Objective »
Copy the full set of lines exactly as given.

Supplied information »
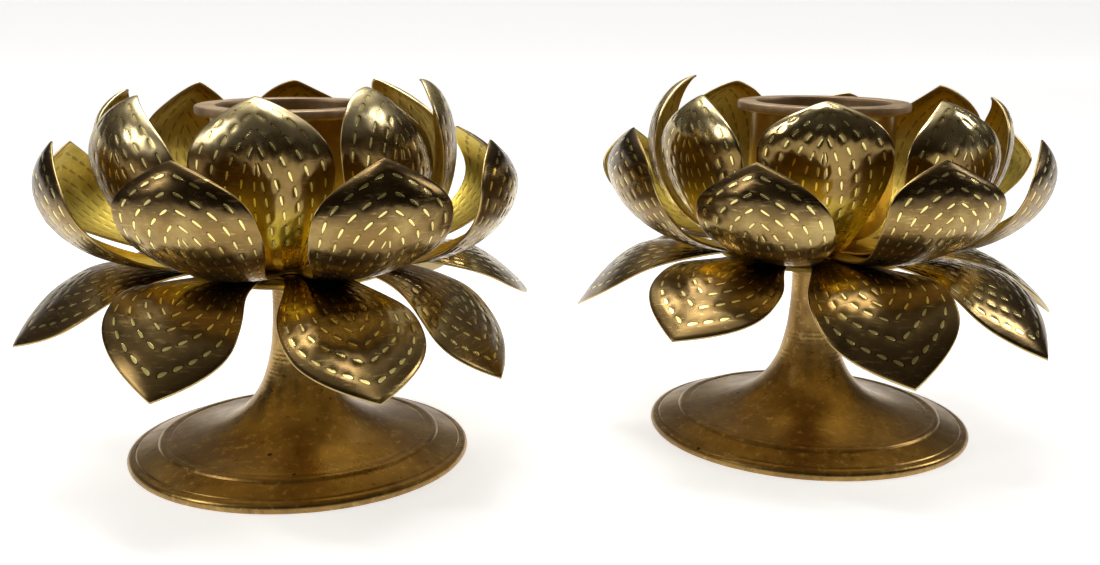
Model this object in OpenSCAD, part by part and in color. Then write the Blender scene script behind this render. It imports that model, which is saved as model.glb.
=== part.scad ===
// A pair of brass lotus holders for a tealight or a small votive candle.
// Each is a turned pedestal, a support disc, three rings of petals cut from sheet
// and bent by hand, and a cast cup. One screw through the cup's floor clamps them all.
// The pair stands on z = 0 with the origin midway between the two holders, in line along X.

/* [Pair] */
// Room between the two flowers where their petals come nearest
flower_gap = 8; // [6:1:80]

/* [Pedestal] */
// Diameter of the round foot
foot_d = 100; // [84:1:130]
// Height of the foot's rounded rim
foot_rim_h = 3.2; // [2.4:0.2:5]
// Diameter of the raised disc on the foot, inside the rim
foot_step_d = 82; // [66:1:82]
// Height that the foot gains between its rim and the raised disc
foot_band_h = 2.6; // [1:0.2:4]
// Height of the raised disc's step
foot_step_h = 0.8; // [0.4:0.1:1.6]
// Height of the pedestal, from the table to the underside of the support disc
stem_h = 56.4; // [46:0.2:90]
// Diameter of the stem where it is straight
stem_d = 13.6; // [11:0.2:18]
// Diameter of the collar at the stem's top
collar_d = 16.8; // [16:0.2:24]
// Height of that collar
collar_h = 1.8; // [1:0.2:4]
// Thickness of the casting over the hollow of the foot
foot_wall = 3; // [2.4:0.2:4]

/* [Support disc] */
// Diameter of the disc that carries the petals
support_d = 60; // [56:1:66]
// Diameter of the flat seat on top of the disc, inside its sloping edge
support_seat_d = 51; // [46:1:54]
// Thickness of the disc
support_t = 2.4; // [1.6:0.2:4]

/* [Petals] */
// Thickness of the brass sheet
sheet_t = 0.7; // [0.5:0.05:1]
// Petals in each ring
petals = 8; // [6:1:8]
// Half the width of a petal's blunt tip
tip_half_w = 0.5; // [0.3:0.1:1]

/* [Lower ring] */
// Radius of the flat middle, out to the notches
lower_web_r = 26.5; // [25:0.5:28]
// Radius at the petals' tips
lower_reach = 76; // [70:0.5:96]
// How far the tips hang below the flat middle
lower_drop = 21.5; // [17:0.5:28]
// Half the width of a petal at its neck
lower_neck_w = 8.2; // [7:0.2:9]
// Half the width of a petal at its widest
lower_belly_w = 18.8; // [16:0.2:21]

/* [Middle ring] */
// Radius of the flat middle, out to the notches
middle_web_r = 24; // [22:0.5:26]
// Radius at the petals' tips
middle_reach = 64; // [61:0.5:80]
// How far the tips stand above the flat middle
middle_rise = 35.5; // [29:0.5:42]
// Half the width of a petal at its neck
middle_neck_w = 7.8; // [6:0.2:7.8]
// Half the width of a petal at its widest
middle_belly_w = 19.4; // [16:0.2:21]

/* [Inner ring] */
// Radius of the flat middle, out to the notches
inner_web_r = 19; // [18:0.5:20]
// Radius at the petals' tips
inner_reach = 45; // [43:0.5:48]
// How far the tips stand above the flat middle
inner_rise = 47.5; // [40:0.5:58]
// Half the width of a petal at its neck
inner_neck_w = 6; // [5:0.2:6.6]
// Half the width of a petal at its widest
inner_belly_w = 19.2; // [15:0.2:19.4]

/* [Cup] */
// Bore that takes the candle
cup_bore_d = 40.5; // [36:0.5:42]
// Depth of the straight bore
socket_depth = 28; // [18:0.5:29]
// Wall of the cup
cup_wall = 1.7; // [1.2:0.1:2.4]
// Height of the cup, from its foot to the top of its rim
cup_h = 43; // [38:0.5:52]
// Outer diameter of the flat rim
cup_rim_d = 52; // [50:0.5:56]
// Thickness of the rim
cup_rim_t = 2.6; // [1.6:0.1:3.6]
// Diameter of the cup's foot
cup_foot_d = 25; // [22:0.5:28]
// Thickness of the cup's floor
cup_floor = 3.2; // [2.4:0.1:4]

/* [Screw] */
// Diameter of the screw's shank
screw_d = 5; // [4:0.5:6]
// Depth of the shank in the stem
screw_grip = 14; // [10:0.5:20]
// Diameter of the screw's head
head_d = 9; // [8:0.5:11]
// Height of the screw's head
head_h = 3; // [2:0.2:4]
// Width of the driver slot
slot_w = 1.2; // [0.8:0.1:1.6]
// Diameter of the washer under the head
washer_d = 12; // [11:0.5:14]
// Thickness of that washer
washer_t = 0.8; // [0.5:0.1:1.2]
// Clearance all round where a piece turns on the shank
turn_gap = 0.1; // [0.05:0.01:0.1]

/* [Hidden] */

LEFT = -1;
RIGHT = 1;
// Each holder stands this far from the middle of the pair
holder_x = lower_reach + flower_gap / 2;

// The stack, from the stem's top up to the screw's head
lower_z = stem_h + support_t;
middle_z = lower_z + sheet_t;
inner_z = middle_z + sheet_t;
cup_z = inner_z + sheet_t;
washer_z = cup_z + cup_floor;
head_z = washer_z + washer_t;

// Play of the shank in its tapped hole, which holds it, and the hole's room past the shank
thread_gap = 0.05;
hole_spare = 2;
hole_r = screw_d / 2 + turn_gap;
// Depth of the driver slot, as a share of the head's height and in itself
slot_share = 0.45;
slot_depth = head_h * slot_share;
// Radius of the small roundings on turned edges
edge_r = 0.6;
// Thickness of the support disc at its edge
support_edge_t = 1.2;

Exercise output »
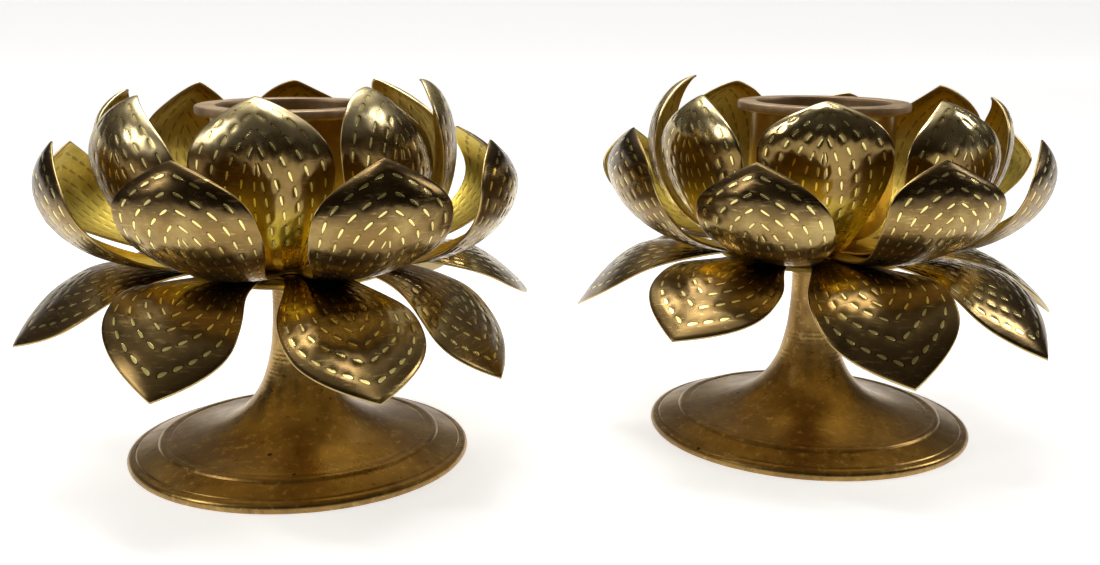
Model this object in OpenSCAD, part by part and in color. Then write the Blender scene script behind this render. It imports that model, which is saved as model.glb.
=== part.scad ===
// A pair of brass lotus holders for a tealight or a small votive candle.
// Each is a turned pedestal, a support disc, three rings of petals cut from sheet
// and bent by hand, and a cast cup. One screw through the cup's floor clamps them all.
// The pair stands on z = 0 with the origin midway between the two holders, in line along X.

/* [Pair] */
// Room between the two flowers where their petals come nearest
flower_gap = 8; // [6:1:80]

/* [Pedestal] */
// Diameter of the round foot
foot_d = 100; // [84:1:130]
// Height of the foot's rounded rim
foot_rim_h = 3.2; // [2.4:0.2:5]
// Diameter of the raised disc on the foot, inside the rim
foot_step_d = 82; // [66:1:82]
// Height that the foot gains between its rim and the raised disc
foot_band_h = 2.6; // [1:0.2:4]
// Height of the raised disc's step
foot_step_h = 0.8; // [0.4:0.1:1.6]
// Height of the pedestal, from the table to the underside of the support disc
stem_h = 56.4; // [46:0.2:90]
// Diameter of the stem where it is straight
stem_d = 13.6; // [11:0.2:18]
// Diameter of the collar at the stem's top
collar_d = 16.8; // [16:0.2:24]
// Height of that collar
collar_h = 1.8; // [1:0.2:4]
// Thickness of the casting over the hollow of the foot
foot_wall = 3; // [2.4:0.2:4]

/* [Support disc] */
// Diameter of the disc that carries the petals
support_d = 60; // [56:1:66]
// Diameter of the flat seat on top of the disc, inside its sloping edge
support_seat_d = 51; // [46:1:54]
// Thickness of the disc
support_t = 2.4; // [1.6:0.2:4]

/* [Petals] */
// Thickness of the brass sheet
sheet_t = 0.7; // [0.5:0.05:1]
// Petals in each ring
petals = 8; // [6:1:8]
// Half the width of a petal's blunt tip
tip_half_w = 0.5; // [0.3:0.1:1]

/* [Lower ring] */
// Radius of the flat middle, out to the notches
lower_web_r = 26.5; // [25:0.5:28]
// Radius at the petals' tips
lower_reach = 76; // [70:0.5:96]
// How far the tips hang below the flat middle
lower_drop = 21.5; // [17:0.5:28]
// Half the width of a petal at its neck
lower_neck_w = 8.2; // [7:0.2:9]
// Half the width of a petal at its widest
lower_belly_w = 18.8; // [16:0.2:21]

/* [Middle ring] */
// Radius of the flat middle, out to the notches
middle_web_r = 24; // [22:0.5:26]
// Radius at the petals' tips
middle_reach = 64; // [61:0.5:80]
// How far the tips stand above the flat middle
middle_rise = 35.5; // [29:0.5:42]
// Half the width of a petal at its neck
middle_neck_w = 7.8; // [6:0.2:7.8]
// Half the width of a petal at its widest
middle_belly_w = 19.4; // [16:0.2:21]

/* [Inner ring] */
// Radius of the flat middle, out to the notches
inner_web_r = 19; // [18:0.5:20]
// Radius at the petals' tips
inner_reach = 45; // [43:0.5:48]
// How far the tips stand above the flat middle
inner_rise = 47.5; // [40:0.5:58]
// Half the width of a petal at its neck
inner_neck_w = 6; // [5:0.2:6.6]
// Half the width of a petal at its widest
inner_belly_w = 19.2; // [15:0.2:19.4]

/* [Cup] */
// Bore that takes the candle
cup_bore_d = 40.5; // [36:0.5:42]
// Depth of the straight bore
socket_depth = 28; // [18:0.5:29]
// Wall of the cup
cup_wall = 1.7; // [1.2:0.1:2.4]
// Height of the cup, from its foot to the top of its rim
cup_h = 43; // [38:0.5:52]
// Outer diameter of the flat rim
cup_rim_d = 52; // [50:0.5:56]
// Thickness of the rim
cup_rim_t = 2.6; // [1.6:0.1:3.6]
// Diameter of the cup's foot
cup_foot_d = 25; // [22:0.5:28]
// Thickness of the cup's floor
cup_floor = 3.2; // [2.4:0.1:4]

/* [Screw] */
// Diameter of the screw's shank
screw_d = 5; // [4:0.5:6]
// Depth of the shank in the stem
screw_grip = 14; // [10:0.5:20]
// Diameter of the screw's head
head_d = 9; // [8:0.5:11]
// Height of the screw's head
head_h = 3; // [2:0.2:4]
// Width of the driver slot
slot_w = 1.2; // [0.8:0.1:1.6]
// Diameter of the washer under the head
washer_d = 12; // [11:0.5:14]
// Thickness of that washer
washer_t = 0.8; // [0.5:0.1:1.2]
// Clearance all round where a piece turns on the shank
turn_gap = 0.1; // [0.05:0.01:0.1]

/* [Hidden] */

LEFT = -1;
RIGHT = 1;
// Each holder stands this far from the middle of the pair
holder_x = lower_reach + flower_gap / 2;

// The stack, from the stem's top up to the screw's head
lower_z = stem_h + support_t;
middle_z = lower_z + sheet_t;
inner_z = middle_z + sheet_t;
cup_z = inner_z + sheet_t;
washer_z = cup_z + cup_floor;
head_z = washer_z + washer_t;

// Play of the shank in its tapped hole, which holds it, and the hole's room past the shank
thread_gap = 0.05;
hole_spare = 2;
hole_r = screw_d / 2 + turn_gap;
// Depth of the driver slot, as a share of the head's height and in itself
slot_share = 0.45;
slot_depth = head_h * slot_share;
// Radius of the small roundings on turned edges
edge_r = 0.6;
// Thickness of the support disc at its edge
support_edge_t = 1.2;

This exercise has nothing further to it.